Well, a tree is a tree, no matter if its notation is this or that...
It is a key point for XQuery/XPath to support axes. In my own dev
context, I would not say that I use ancestors or siblings axes often
but they really saved my days each time and with a clean and concise
syntax. As an implementor, I know that this has an effective cost in
memory and speed and that it might be tricky to optimize.
I understand that performance is important but there are many
situations where data to be processed is not that big or where batch
processing can be performed on underemployed servers.

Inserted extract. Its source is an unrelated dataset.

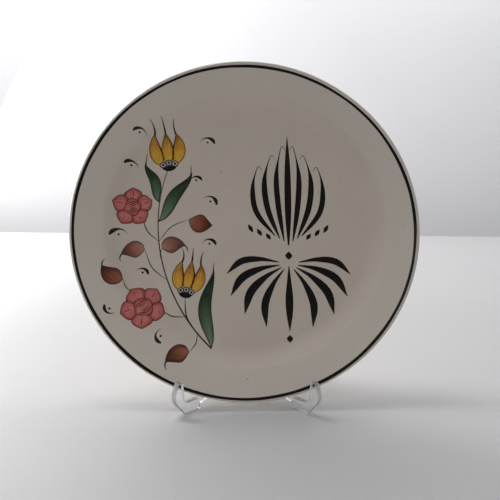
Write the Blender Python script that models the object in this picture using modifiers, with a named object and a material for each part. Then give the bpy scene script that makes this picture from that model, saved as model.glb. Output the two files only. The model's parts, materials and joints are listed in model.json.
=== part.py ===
"""A hand painted ceramic plate, leaning on a clear plastic stand of two interlocking legs.

Metres, +Z up, and +Y away from someone who looks at the painted face. The origin lies on the table,
straight below the line where the two legs cross, which is the middle of the stand's footprint.
"""

import math

import bmesh
import bpy
from mathutils import Matrix, Vector

# The plate, as radii and as heights above the plane that its foot ring rests on.
PLATE_RADIUS = 0.125
WELL_RADIUS = 0.0925
SHOULDER_RADIUS = 0.103
FOOT_RADIUS = 0.078
FOOT_WIDTH = 0.0055
FOOT_TAPER = 0.0006
FOOT_HEIGHT = 0.005
FLOOR_THICKNESS = 0.0058
SHOULDER_RISE = 0.007
RIM_RISE = 0.0055
RIM_THICKNESS = 0.0042
LIP_ROUNDING = 0.0020
WELL_FILLET = 0.014
SHOULDER_FILLET = 0.010
FOOT_FILLET = 0.0007
SHOULDER_BACK_INSET = 0.0005
WELL_BACK_INSET = 0.0015
HANGING_HOLE_RADIUS = 0.0012
HANGING_HOLE_SPREAD = math.radians(13)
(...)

Treating JSON more lightly than XML is a little bit strange for me:
why not, for the same "bad" reasons, decide to manage no axes except
descendants for XML too??
All this might just be viewed as a runtime optimization for
implementations, don't you agree?
Regards,
Alain Couthures
Le 11/04/2016 06:09, Dimitre Novatchev a écrit :
This apparently trivial difference has some interesting and profound
consequences.
Transformations of a tree in which many branches of the tree remain
unchanged become much more efficient,
because (in an environment where in-situ update is not allowed)
copying a subtree has zero cost.
To give a specific and simple example
1. Sharing a subtree (between two trees) in a binary search tree has
time complexity just O(log(N)) -- the time needed to find the node in
a BST of N nodes. Compare to having to create a complete copy of the
tree (which is necessary if a node can have no more than one parent)
-- O(N). The same for creating a tree to which just one node has been
changed (replaced) -- all tree nodes can be shared with the exception
of the nodes on the path from the original root to the node that must
be changed.
2. Sharing a subtree between M trees (or creating a tree from the
original one in which M nodes have to be changed) -- O(M(logN)).
Compare this to creating M complete copies of the tree (which is
necessary if a node can have no more than one parent) -- O(M*N).
To put it simply, the difference in performance is similar to that
between Quicksort and BubbleSort: O(N*log(N)) / O(N^2)
The same for space complexity.
Cheers,
Dimitre
On Sun, Apr 10, 2016 at 2:20 PM, Michael Kay <mike@saxonica.com> wrote:
I was sorry to read that XQuery 3.1 is not considering JSON data as
a tree: JSON is treated as a "complex" atomic type, from my point
of view.
You can regard the output of parse-json() as a tree (of maps,
arrays, etc), but it is different from the tree representation of
XML. The main difference is that the maps, arrays, etc produced by
parse-json() have no parent.
This corresponds closely to the way JSON data is handled in other
programming languages.
This apparently trivial difference has some interesting and profound
consequences. Transformations of a tree in which many branches of
the tree remain unchanged become much more efficient, because (in an
environment where in-situ update is not allowed) copying a subtree
has zero cost. However, the lack of upwards or sideways navigation
means that during a recursive descent of the tree, you need to pass
a lot more context.
For an exploration of the effect of these differences on some
transformation use cases, see my XML Prague 2016 paper.